Written request
Output all lines exactly.

Given material

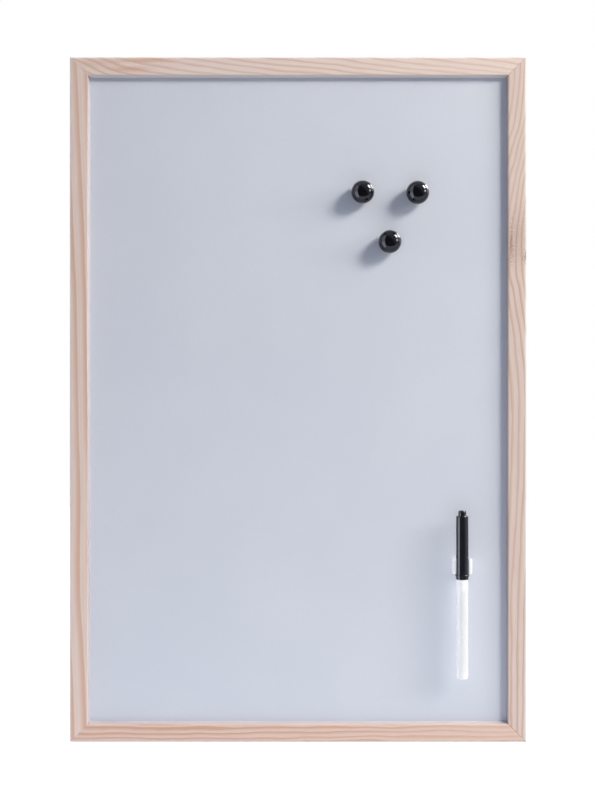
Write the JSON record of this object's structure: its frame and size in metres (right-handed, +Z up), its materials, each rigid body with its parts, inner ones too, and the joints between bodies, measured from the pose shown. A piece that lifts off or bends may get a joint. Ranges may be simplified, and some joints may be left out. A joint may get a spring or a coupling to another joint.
{
  "type": "magnetic memo board",
  "caption": "Wall-hung steel writing board in a mitred pine frame, with ball magnets and a capped marker in a magnetic clip.",
  "frame": {"origin": "middle of the top rail's back face, where the board meets the wall, 8 mm below the top edge", "axes": "+Z up, +Y towards the wall (out of the board's back), +X to the right seen from the front"},
  "size_m": [0.4, 0.0302, 0.6],
  "materials": {
    "pine": "planed pale pine, untreated",
    "enamelled_steel": "glossy pale grey enamel",
    "hardboard": "brown pressed fibreboard",
    "zinc_steel": "zinc plated",
    "nickel_magnet": "nickel plated",
    "black_plastic": "glossy black",
    "white_plastic": "glossy white",
    "ink_fibre": "bonded fibre, inked",
    "ink_felt": "pressed felt, inked"
  },
  "bodies": {
    "board": {"frame_top": "pine", "frame_bottom": "pine", "frame_left": "pine", "frame_right": "pine", "writing_sheet": "enamelled_steel", "backing_board": "hardboard", "v_nail_top_left_1": "zinc_steel", "v_nail_top_left_2": "zinc_steel", "v_nail_top_right_1": "zinc_steel", "v_nail_top_right_2": "zinc_steel", "v_nail_bottom_left_1": "zinc_steel", "v_nail_bottom_left_2": "zinc_steel", "v_nail_bottom_right_1": "zinc_steel", "v_nail_bottom_right_2": "zinc_steel", "framers_point_top_1": "zinc_steel", "framers_point_top_2": "zinc_steel", "framers_point_bottom_1": "zinc_steel", "framers_point_bottom_2": "zinc_steel", "framers_point_left_1": "zinc_steel", "framers_point_left_2": "zinc_steel", "framers_point_left_3": "zinc_steel", "framers_point_right_1": "zinc_steel", "framers_point_right_2": "zinc_steel", "framers_point_right_3": "zinc_steel", "hanger_strap_left": "zinc_steel", "hanger_screw_left": "zinc_steel", "hanger_strap_right": "zinc_steel", "hanger_screw_right": "zinc_steel"},
    "magnet_1": {"magnet_ball_1": "black_plastic", "magnet_disc_1": "nickel_magnet"},
    "magnet_2": {"magnet_ball_2": "black_plastic", "magnet_disc_2": "nickel_magnet"},
    "magnet_3": {"magnet_ball_3": "black_plastic", "magnet_disc_3": "nickel_magnet"},
    "pen_clip": {"pen_clip_body": "white_plastic", "pen_clip_magnet": "nickel_magnet"},
    "cap": {"pen_cap": "black_plastic"},
    "pen": {"pen_barrel": "white_plastic", "pen_end_plug": "white_plastic", "pen_reservoir": "ink_fibre", "pen_section": "white_plastic", "pen_nib": "ink_felt"},
    "hanger_ring_left": {"hanger_ring_left": "zinc_steel"},
    "hanger_ring_right": {"hanger_ring_right": "zinc_steel"}
  },
  "joints": [
    {"name": "magnet_1_pull", "type": "slide", "parent": "board", "child": "magnet_1", "axis": [0, -1, 0], "range_m": [0, 0.04]},
    {"name": "magnet_2_pull", "type": "slide", "parent": "board", "child": "magnet_2", "axis": [0, -1, 0], "range_m": [0, 0.04]},
    {"name": "magnet_3_pull", "type": "slide", "parent": "board", "child": "magnet_3", "axis": [0, -1, 0], "range_m": [0, 0.04]},
    {"name": "pen_clip_pull", "type": "slide", "parent": "board", "child": "pen_clip", "axis": [0, -1, 0], "range_m": [0, 0.04]},
    {"name": "capped_pen_slide", "type": "slide", "parent": "pen_clip", "child": "cap", "axis": [0, 0, -1], "range_m": [0, 0.06]},
    {"name": "pen_pull", "type": "slide", "parent": "cap", "child": "pen", "axis": [0, 0, -1], "range_m": [0, 0.06]},
    {"name": "hanger_ring_left_swing", "type": "hinge", "parent": "board", "child": "hanger_ring_left", "pos_m": [-0.19425, 0.00185, -0.092], "axis": [1, 0, 0], "range_deg": [0, 180]},
    {"name": "hanger_ring_right_swing", "type": "hinge", "parent": "board", "child": "hanger_ring_right", "pos_m": [0.19425, 0.00185, -0.092], "axis": [1, 0, 0], "range_deg": [0, 180]}
  ]
}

The completed task
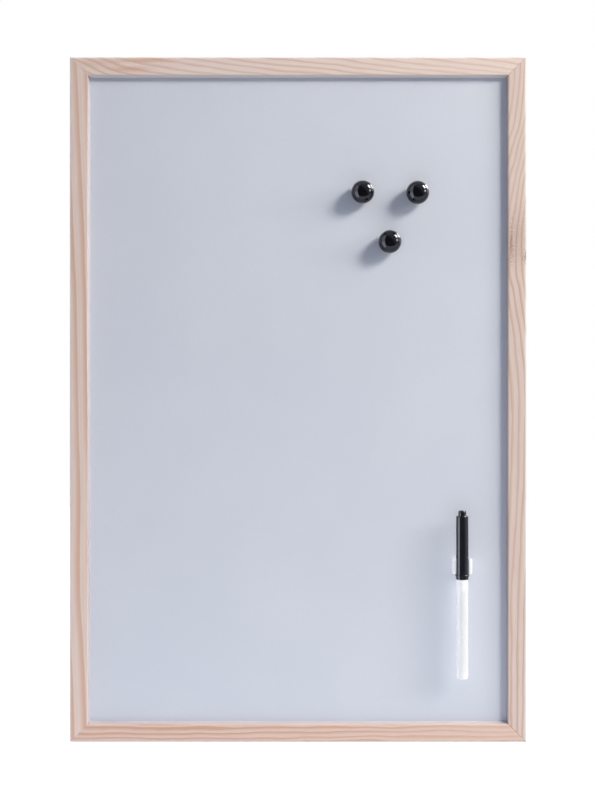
Write the JSON record of this object's structure: its frame and size in metres (right-handed, +Z up), its materials, each rigid body with its parts, inner ones too, and the joints between bodies, measured from the pose shown. A piece that lifts off or bends may get a joint. Ranges may be simplified, and some joints may be left out. A joint may get a spring or a coupling to another joint.
{
  "type": "magnetic memo board",
  "caption": "Wall-hung steel writing board in a mitred pine frame, with ball magnets and a capped marker in a magnetic clip.",
  "frame": {"origin": "middle of the top rail's back face, where the board meets the wall, 8 mm below the top edge", "axes": "+Z up, +Y towards the wall (out of the board's back), +X to the right seen from the front"},
  "size_m": [0.4, 0.0302, 0.6],
  "materials": {
    "pine": "planed pale pine, untreated",
    "enamelled_steel": "glossy pale grey enamel",
    "hardboard": "brown pressed fibreboard",
    "zinc_steel": "zinc plated",
    "nickel_magnet": "nickel plated",
    "black_plastic": "glossy black",
    "white_plastic": "glossy white",
    "ink_fibre": "bonded fibre, inked",
    "ink_felt": "pressed felt, inked"
  },
  "bodies": {
    "board": {"frame_top": "pine", "frame_bottom": "pine", "frame_left": "pine", "frame_right": "pine", "writing_sheet": "enamelled_steel", "backing_board": "hardboard", "v_nail_top_left_1": "zinc_steel", "v_nail_top_left_2": "zinc_steel", "v_nail_top_right_1": "zinc_steel", "v_nail_top_right_2": "zinc_steel", "v_nail_bottom_left_1": "zinc_steel", "v_nail_bottom_left_2": "zinc_steel", "v_nail_bottom_right_1": "zinc_steel", "v_nail_bottom_right_2": "zinc_steel", "framers_point_top_1": "zinc_steel", "framers_point_top_2": "zinc_steel", "framers_point_bottom_1": "zinc_steel", "framers_point_bottom_2": "zinc_steel", "framers_point_left_1": "zinc_steel", "framers_point_left_2": "zinc_steel", "framers_point_left_3": "zinc_steel", "framers_point_right_1": "zinc_steel", "framers_point_right_2": "zinc_steel", "framers_point_right_3": "zinc_steel", "hanger_strap_left": "zinc_steel", "hanger_screw_left": "zinc_steel", "hanger_strap_right": "zinc_steel", "hanger_screw_right": "zinc_steel"},
    "magnet_1": {"magnet_ball_1": "black_plastic", "magnet_disc_1": "nickel_magnet"},
    "magnet_2": {"magnet_ball_2": "black_plastic", "magnet_disc_2": "nickel_magnet"},
    "magnet_3": {"magnet_ball_3": "black_plastic", "magnet_disc_3": "nickel_magnet"},
    "pen_clip": {"pen_clip_body": "white_plastic", "pen_clip_magnet": "nickel_magnet"},
    "cap": {"pen_cap": "black_plastic"},
    "pen": {"pen_barrel": "white_plastic", "pen_end_plug": "white_plastic", "pen_reservoir": "ink_fibre", "pen_section": "white_plastic", "pen_nib": "ink_felt"},
    "hanger_ring_left": {"hanger_ring_left": "zinc_steel"},
    "hanger_ring_right": {"hanger_ring_right": "zinc_steel"}
  },
  "joints": [
    {"name": "magnet_1_pull", "type": "slide", "parent": "board", "child": "magnet_1", "axis": [0, -1, 0], "range_m": [0, 0.04]},
    {"name": "magnet_2_pull", "type": "slide", "parent": "board", "child": "magnet_2", "axis": [0, -1, 0], "range_m": [0, 0.04]},
    {"name": "magnet_3_pull", "type": "slide", "parent": "board", "child": "magnet_3", "axis": [0, -1, 0], "range_m": [0, 0.04]},
    {"name": "pen_clip_pull", "type": "slide", "parent": "board", "child": "pen_clip", "axis": [0, -1, 0], "range_m": [0, 0.04]},
    {"name": "capped_pen_slide", "type": "slide", "parent": "pen_clip", "child": "cap", "axis": [0, 0, -1], "range_m": [0, 0.06]},
    {"name": "pen_pull", "type": "slide", "parent": "cap", "child": "pen", "axis": [0, 0, -1], "range_m": [0, 0.06]},
    {"name": "hanger_ring_left_swing", "type": "hinge", "parent": "board", "child": "hanger_ring_left", "pos_m": [-0.19425, 0.00185, -0.092], "axis": [1, 0, 0], "range_deg": [0, 180]},
    {"name": "hanger_ring_right_swing", "type": "hinge", "parent": "board", "child": "hanger_ring_right", "pos_m": [0.19425, 0.00185, -0.092], "axis": [1, 0, 0], "range_deg": [0, 180]}
  ]
}